By David Swedelson, Esq., SwedelsonGottlieb, Community Association Attorneys

A manager at a planned development community association we represent contacted me regarding a dispute with an owner. The board was refusing to allow the owner to make a change to the common area solely because the owner had made a change without first submitting a plan and obtaining the required prior approval. I was informed that the board was refusing to provide approval as punishment for the owners’ actions. And the board was doing this despite the fact that the owner had come to them with two options that would have minimal impact on the common area and/or the aesthetics of the association, and the cost for the owner to bring the property back to its prior conditions would have been very expensive. The owner was not happy, and there were some rumblings of a lawsuit. I had to tell the manager and the board that their approach was not appropriate and that there was a possibility that the association could lose if a lawsuit were to be filed.

What I describe above is not an atypical board response to an owner’s failure to seek prior approval for a modification. It is not the correct response, and it can lead to lawsuits that associations may lose. We know this because the Court of Appeal has decided a similar case and told us that California community associations must consider the plans and approve or disapprove the proposed modification based on the usual and customary factors, such as impact on the common area, on the community, neighboring owners, etc. Boards need to show that their actions were regular, fair, and reasonable as a matter of law. Refusing to consider an owner’s plans for a modification because the owner had already made the modifications without approval is not a fair or reasonable response.

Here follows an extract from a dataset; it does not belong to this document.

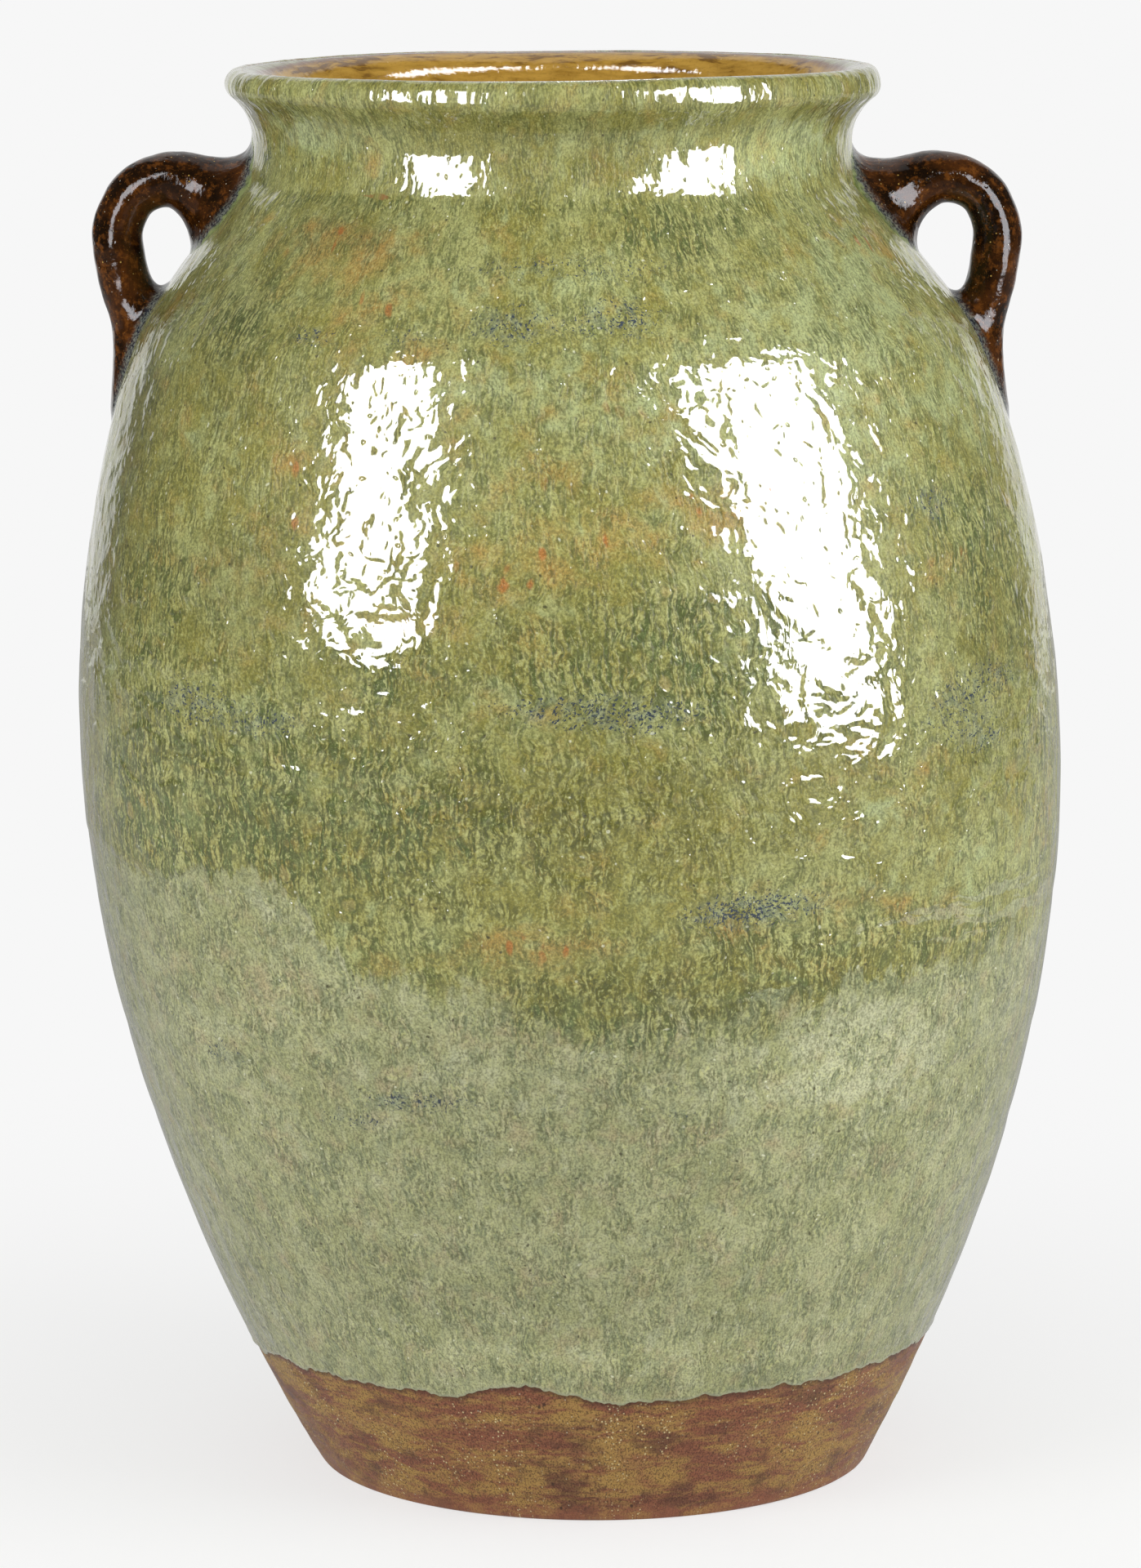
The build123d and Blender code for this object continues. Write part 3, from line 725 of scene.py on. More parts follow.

In the case of Ironwood Owners Association IX v. Solomon [(1986) 178 Cal.App.3d 766], the Court held that the association was not entitled to a mandatory injunction on summary judgment requiring the Solomons to remove palm trees they had planted in their yard without seeking the required prior approval. The denial was on the basis that the association did not establish that its actions were fair and reasonable as a matter of law.

An association that is seeking to enforce its governing documents must demonstrate that it has followed its own standards and procedures and that those procedures were fair and reasonable. The association must also show that the substantive decision was reasonable, not arbitrary or capricious, and made in good faith.